CAD and scene scripts

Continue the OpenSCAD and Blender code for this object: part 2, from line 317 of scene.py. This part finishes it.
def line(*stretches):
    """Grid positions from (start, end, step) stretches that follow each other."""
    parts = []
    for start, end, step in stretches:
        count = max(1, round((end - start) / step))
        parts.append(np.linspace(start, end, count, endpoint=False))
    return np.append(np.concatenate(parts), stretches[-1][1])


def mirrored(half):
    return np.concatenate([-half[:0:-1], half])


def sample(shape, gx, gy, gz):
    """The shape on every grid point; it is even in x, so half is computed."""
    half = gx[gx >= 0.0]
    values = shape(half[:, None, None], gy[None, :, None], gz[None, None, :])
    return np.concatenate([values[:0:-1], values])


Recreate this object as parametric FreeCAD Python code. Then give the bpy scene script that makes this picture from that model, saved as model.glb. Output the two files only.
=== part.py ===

## Task details
The entries above should be repeated exactly, every one of them.

## Correct result
Continue the OpenSCAD and Blender code for this object: part 2, from line 317 of scene.py. This part finishes it.
def line(*stretches):
    """Grid positions from (start, end, step) stretches that follow each other."""
    parts = []
    for start, end, step in stretches:
        count = max(1, round((end - start) / step))
        parts.append(np.linspace(start, end, count, endpoint=False))
    return np.append(np.concatenate(parts), stretches[-1][1])


def mirrored(half):
    return np.concatenate([-half[:0:-1], half])


def sample(shape, gx, gy, gz):
    """The shape on every grid point; it is even in x, so half is computed."""
    half = gx[gx >= 0.0]
    values = shape(half[:, None, None], gy[None, :, None], gz[None, None, :])
    return np.concatenate([values[:0:-1], values])


Recreate this object as parametric FreeCAD Python code. Then give the bpy scene script that makes this picture from that model, saved as model.glb. Output the two files only.
=== part.py ===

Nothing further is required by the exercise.